Repeat everything in the material exactly.
[Begin Information provided]
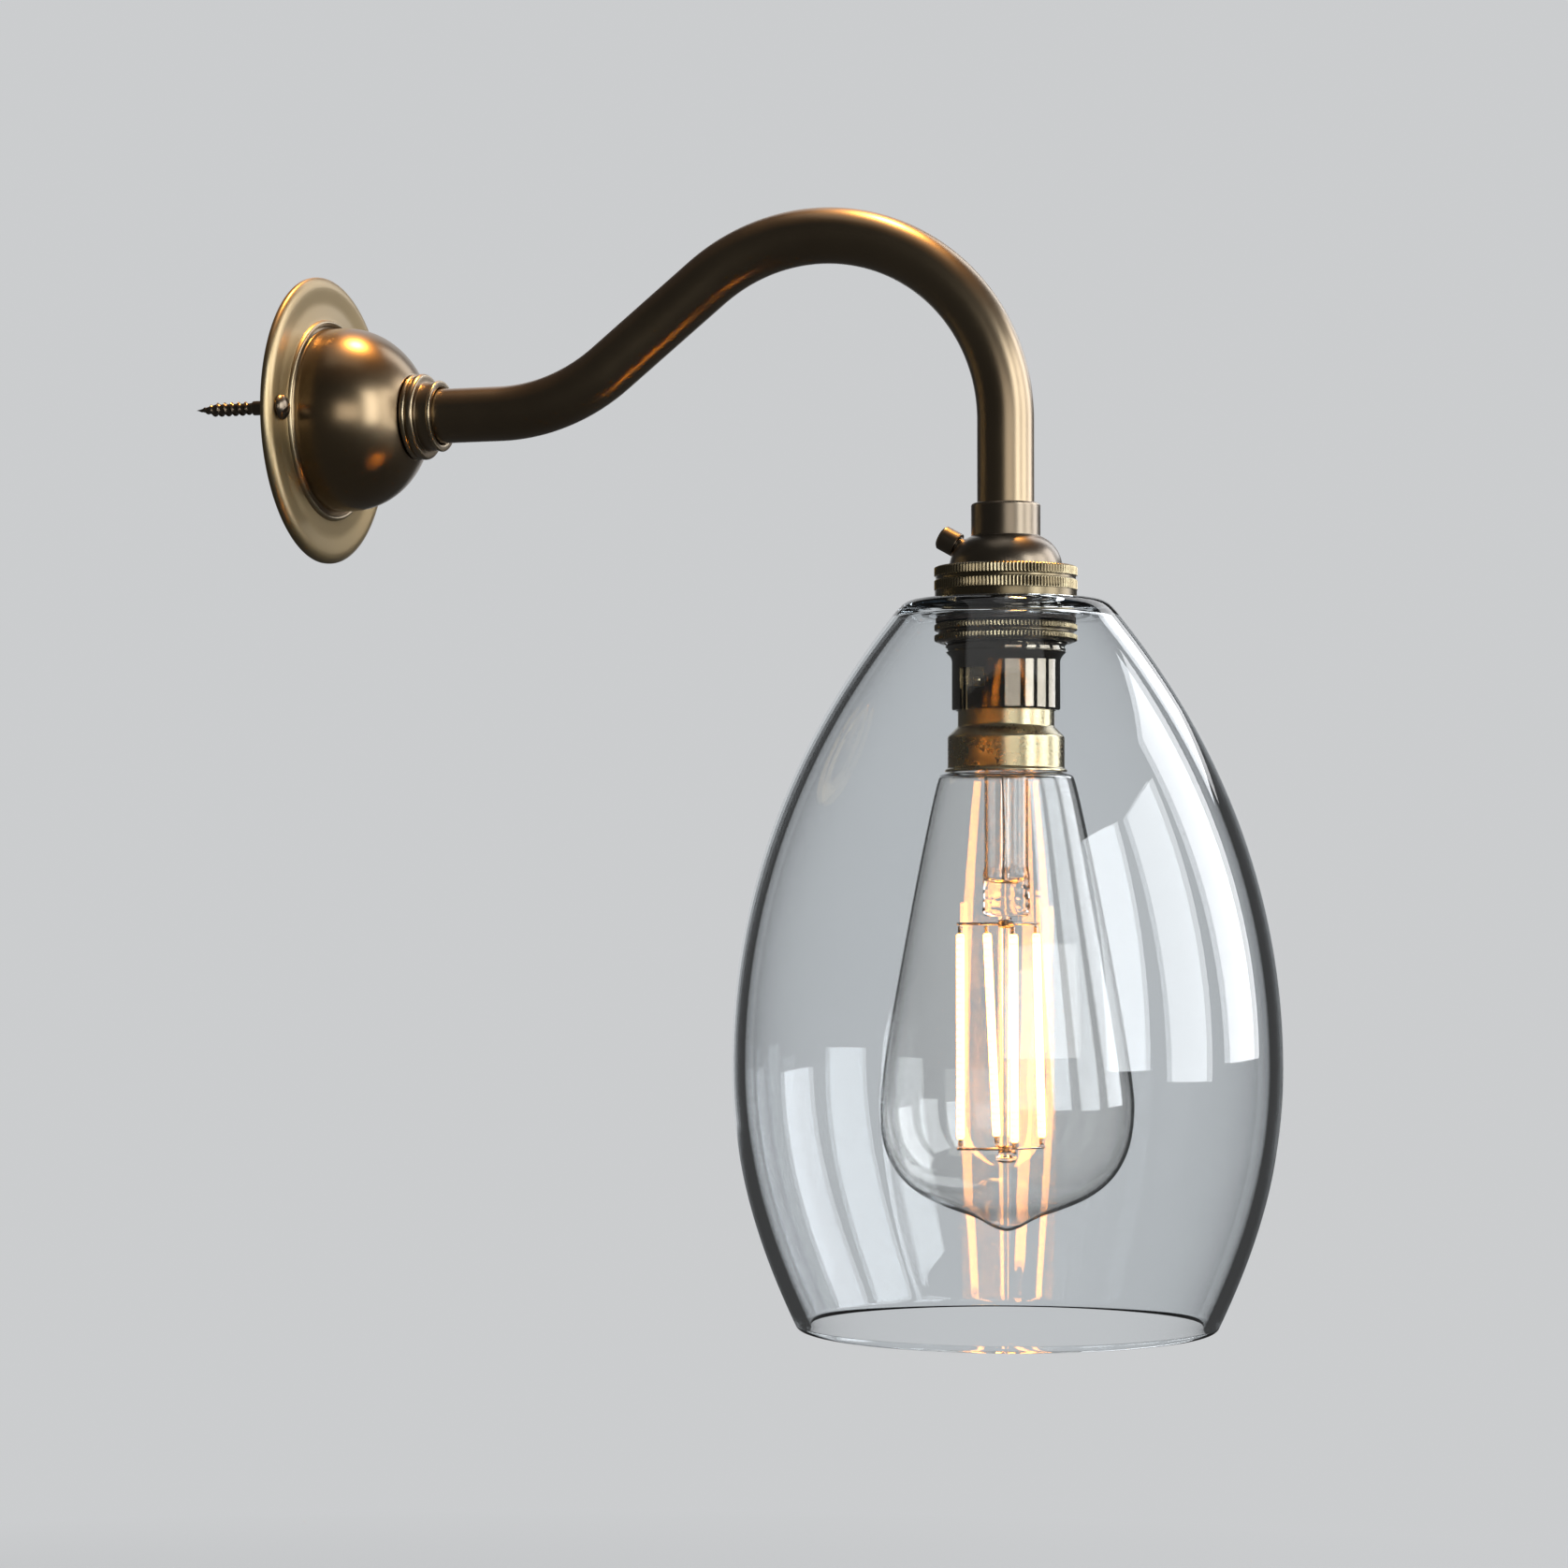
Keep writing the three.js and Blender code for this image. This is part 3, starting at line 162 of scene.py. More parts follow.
@dataclass
class Surface:
    """A mesh in the making, in a piece's own frame and in millimetres.

    Args:
        points: N by 3 places.
        quads: faces of four corners.
        wear: for each point, how far its edge is rubbed bright, from 0 to 1.
    """

    points: np.ndarray
    quads: np.ndarray
    wear: np.ndarray

    @staticmethod
    def joined(surfaces: Sequence[Surface]) -> Surface:
        """Returns surfaces as one mesh."""
        starts = np.cumsum([0] + [len(s.points) for s in surfaces[:-1]])
        return Surface(
            np.concatenate([s.points for s in surfaces]),
            np.concatenate([s.quads + start for s, start in zip(surfaces, starts)]),
            np.concatenate([s.wear for s in surfaces]),
        )

    def moved(self, x: float = 0.0, y: float = 0.0, z: float = 0.0) -> Surface:
        """Returns the surface at another place."""
        return Surface(self.points + np.array([x, y, z]), self.quads, self.wear)


def around(sides: int) -> np.ndarray:
    """Returns the angles of a circle's points, in radians."""
    return np.arange(sides) / sides * TURN


def unit(values: np.ndarray) -> np.ndarray:
    """Holds values between 0 and 1."""
    return np.clip(values, 0, 1)


def chain(*parts: Points | Sequence[float]) -> np.ndarray:
    """Joins points and runs of points into one line."""
    return np.concatenate([np.atleast_2d(np.asarray(part, float)) for part in parts])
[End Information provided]
*Answer to the task:*
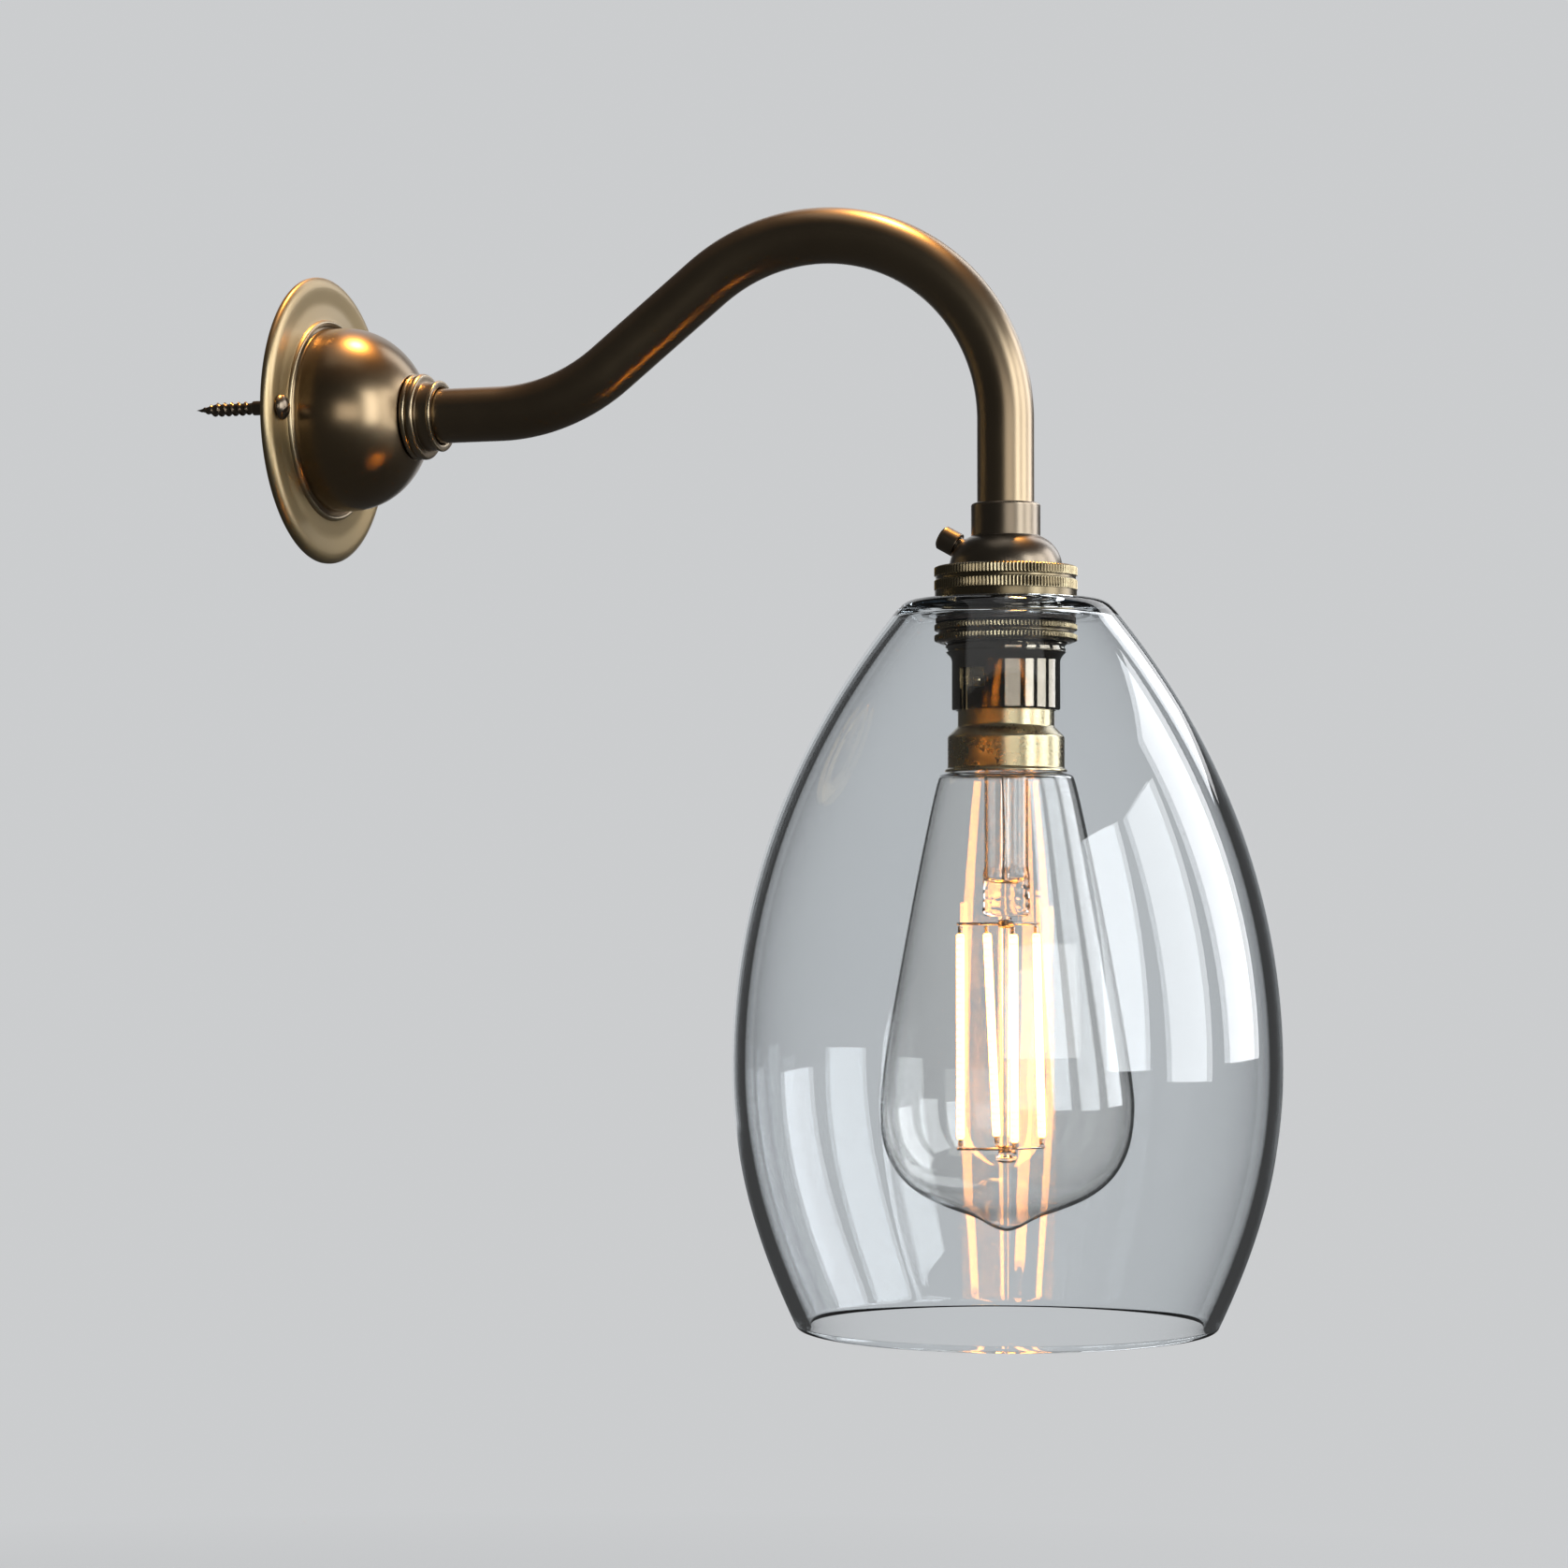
Keep writing the three.js and Blender code for this image. This is part 3, starting at line 162 of scene.py. More parts follow.
@dataclass
class Surface:
    """A mesh in the making, in a piece's own frame and in millimetres.

    Args:
        points: N by 3 places.
        quads: faces of four corners.
        wear: for each point, how far its edge is rubbed bright, from 0 to 1.
    """

    points: np.ndarray
    quads: np.ndarray
    wear: np.ndarray

    @staticmethod
    def joined(surfaces: Sequence[Surface]) -> Surface:
        """Returns surfaces as one mesh."""
        starts = np.cumsum([0] + [len(s.points) for s in surfaces[:-1]])
        return Surface(
            np.concatenate([s.points for s in surfaces]),
            np.concatenate([s.quads + start for s, start in zip(surfaces, starts)]),
            np.concatenate([s.wear for s in surfaces]),
        )

    def moved(self, x: float = 0.0, y: float = 0.0, z: float = 0.0) -> Surface:
        """Returns the surface at another place."""
        return Surface(self.points + np.array([x, y, z]), self.quads, self.wear)


def around(sides: int) -> np.ndarray:
    """Returns the angles of a circle's points, in radians."""
    return np.arange(sides) / sides * TURN


def unit(values: np.ndarray) -> np.ndarray:
    """Holds values between 0 and 1."""
    return np.clip(values, 0, 1)


def chain(*parts: Points | Sequence[float]) -> np.ndarray:
    """Joins points and runs of points into one line."""
    return np.concatenate([np.atleast_2d(np.asarray(part, float)) for part in parts])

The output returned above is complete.